— begin —
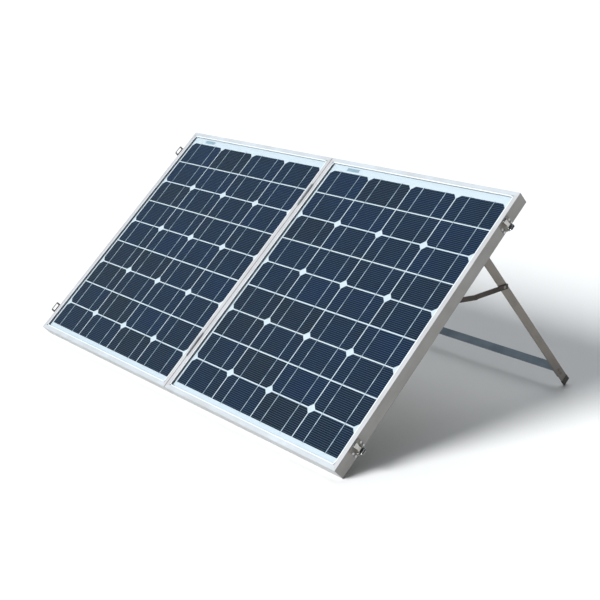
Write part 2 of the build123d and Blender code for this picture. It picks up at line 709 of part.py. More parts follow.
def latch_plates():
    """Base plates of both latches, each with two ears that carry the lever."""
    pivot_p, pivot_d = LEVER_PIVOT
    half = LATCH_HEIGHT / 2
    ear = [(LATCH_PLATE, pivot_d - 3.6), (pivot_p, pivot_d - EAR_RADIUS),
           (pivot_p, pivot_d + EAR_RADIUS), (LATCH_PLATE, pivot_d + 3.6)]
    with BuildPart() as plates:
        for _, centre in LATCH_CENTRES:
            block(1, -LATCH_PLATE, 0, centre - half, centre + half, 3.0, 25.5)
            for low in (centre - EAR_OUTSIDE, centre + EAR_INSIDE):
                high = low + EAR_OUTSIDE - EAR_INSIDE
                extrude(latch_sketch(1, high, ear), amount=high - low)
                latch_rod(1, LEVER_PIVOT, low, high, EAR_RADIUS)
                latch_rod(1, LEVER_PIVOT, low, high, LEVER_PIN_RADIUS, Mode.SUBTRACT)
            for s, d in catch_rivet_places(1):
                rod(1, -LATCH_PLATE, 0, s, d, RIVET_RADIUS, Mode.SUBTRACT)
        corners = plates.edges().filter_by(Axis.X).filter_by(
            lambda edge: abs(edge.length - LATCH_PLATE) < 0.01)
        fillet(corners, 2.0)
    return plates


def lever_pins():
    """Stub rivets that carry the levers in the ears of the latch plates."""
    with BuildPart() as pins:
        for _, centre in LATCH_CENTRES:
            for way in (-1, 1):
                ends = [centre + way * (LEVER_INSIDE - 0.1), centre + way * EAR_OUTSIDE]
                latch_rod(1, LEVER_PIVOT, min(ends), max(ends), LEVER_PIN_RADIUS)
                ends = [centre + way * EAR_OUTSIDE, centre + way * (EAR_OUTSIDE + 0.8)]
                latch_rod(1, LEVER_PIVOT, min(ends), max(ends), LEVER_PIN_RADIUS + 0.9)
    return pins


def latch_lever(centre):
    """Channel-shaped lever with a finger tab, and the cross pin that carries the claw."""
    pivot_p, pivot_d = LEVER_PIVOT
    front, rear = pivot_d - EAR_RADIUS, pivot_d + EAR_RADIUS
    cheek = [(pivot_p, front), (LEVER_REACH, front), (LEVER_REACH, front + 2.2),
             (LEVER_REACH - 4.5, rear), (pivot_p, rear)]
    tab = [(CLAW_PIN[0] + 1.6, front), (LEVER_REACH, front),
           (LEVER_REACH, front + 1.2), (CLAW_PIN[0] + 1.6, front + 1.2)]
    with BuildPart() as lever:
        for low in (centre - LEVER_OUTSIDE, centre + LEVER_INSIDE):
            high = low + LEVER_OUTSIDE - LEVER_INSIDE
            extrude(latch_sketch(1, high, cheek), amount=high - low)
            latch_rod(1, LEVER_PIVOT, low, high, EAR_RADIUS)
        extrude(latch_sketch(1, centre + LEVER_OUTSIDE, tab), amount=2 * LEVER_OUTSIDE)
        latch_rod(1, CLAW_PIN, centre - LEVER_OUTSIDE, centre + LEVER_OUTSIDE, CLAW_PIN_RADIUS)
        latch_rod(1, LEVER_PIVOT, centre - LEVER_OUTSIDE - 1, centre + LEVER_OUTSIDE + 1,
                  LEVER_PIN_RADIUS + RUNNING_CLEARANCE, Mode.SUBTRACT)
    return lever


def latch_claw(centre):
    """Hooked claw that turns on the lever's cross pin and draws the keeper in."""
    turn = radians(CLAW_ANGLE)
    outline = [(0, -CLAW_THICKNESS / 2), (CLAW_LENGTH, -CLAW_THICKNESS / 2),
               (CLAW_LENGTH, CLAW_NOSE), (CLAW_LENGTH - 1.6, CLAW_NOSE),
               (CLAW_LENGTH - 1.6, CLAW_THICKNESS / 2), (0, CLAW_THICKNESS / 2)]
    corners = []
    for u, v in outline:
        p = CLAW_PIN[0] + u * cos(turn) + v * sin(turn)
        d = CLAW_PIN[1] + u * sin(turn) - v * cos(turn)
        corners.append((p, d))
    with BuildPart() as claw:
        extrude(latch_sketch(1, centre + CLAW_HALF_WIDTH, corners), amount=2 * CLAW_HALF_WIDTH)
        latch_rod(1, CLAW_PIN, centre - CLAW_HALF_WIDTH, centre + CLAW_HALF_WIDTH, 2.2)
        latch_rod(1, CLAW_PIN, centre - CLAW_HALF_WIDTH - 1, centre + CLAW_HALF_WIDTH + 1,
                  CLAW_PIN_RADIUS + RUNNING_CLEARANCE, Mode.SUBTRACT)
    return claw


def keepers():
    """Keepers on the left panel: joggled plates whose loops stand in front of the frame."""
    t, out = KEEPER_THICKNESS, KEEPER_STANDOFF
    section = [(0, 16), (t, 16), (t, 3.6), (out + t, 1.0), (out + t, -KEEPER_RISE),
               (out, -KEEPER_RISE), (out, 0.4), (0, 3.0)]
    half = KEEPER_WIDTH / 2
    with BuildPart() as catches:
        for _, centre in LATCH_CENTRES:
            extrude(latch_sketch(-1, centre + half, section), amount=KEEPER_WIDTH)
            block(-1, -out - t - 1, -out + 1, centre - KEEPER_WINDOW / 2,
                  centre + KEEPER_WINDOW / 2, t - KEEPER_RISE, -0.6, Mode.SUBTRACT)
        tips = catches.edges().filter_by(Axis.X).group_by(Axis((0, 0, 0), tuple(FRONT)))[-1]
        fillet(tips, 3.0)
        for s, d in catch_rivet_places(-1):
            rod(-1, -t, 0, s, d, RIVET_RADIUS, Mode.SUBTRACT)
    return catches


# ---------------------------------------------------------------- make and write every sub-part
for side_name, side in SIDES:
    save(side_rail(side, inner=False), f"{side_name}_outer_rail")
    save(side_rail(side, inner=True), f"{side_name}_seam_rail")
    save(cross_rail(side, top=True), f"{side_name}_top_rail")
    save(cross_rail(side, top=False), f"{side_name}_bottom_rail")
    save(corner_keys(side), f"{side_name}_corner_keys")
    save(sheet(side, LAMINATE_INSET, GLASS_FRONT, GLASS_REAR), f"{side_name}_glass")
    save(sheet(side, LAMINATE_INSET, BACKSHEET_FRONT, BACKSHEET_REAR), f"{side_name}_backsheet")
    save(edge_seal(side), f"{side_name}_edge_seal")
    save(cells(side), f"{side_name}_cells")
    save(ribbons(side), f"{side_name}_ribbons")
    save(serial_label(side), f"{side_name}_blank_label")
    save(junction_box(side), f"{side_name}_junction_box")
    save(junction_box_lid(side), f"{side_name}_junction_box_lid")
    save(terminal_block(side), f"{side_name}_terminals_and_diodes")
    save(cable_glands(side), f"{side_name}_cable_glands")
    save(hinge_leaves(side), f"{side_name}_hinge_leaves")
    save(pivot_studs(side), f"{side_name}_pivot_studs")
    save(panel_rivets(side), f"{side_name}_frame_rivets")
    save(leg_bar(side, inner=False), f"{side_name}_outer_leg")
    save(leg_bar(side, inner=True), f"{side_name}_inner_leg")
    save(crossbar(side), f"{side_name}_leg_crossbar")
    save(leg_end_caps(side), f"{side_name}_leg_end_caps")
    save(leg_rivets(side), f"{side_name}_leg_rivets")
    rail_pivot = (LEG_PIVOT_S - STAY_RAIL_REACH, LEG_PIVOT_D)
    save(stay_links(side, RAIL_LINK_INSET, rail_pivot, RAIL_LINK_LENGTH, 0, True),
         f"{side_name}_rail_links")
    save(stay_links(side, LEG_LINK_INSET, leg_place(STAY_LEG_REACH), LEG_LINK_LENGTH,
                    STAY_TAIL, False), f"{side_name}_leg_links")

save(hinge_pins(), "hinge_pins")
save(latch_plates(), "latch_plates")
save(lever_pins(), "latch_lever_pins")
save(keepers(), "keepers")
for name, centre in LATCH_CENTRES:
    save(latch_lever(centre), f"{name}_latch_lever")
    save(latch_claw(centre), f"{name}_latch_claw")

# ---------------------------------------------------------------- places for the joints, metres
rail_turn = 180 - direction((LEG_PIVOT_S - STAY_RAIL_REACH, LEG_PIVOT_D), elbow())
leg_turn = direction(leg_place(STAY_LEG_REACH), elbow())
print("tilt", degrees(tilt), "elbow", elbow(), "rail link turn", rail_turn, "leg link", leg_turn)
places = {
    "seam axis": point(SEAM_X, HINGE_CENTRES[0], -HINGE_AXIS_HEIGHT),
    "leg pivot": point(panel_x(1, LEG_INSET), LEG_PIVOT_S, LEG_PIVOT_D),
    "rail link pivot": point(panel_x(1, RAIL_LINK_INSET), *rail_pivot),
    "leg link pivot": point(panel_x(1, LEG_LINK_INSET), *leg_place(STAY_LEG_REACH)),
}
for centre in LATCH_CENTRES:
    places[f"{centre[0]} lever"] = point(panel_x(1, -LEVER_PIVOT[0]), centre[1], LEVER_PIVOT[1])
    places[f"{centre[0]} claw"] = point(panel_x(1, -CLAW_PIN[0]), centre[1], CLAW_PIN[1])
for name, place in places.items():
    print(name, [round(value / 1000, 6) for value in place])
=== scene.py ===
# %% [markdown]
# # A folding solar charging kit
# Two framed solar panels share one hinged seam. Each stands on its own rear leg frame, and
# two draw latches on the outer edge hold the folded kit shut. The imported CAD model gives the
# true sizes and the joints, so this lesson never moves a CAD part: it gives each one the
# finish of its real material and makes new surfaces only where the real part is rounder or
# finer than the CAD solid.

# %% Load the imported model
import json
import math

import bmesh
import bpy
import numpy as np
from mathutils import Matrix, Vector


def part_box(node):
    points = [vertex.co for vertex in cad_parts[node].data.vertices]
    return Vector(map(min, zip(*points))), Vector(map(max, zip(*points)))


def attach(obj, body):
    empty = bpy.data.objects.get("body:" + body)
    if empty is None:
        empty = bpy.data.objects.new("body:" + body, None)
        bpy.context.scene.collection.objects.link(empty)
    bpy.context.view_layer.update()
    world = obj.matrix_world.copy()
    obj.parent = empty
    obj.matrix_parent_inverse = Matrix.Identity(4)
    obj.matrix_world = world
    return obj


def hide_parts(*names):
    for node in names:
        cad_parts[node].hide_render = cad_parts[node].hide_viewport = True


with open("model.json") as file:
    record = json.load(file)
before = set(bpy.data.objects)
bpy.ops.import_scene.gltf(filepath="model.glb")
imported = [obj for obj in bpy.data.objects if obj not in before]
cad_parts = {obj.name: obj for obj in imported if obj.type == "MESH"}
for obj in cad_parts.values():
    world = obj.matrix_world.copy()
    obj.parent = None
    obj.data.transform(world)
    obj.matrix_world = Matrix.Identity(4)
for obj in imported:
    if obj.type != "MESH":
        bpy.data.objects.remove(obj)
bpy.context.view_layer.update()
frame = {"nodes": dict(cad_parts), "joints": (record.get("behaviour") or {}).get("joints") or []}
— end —
- [Exercise aim]: Tally every line of the data that holds the word "None" and write the count alone.

- [Answer to the problem]: 3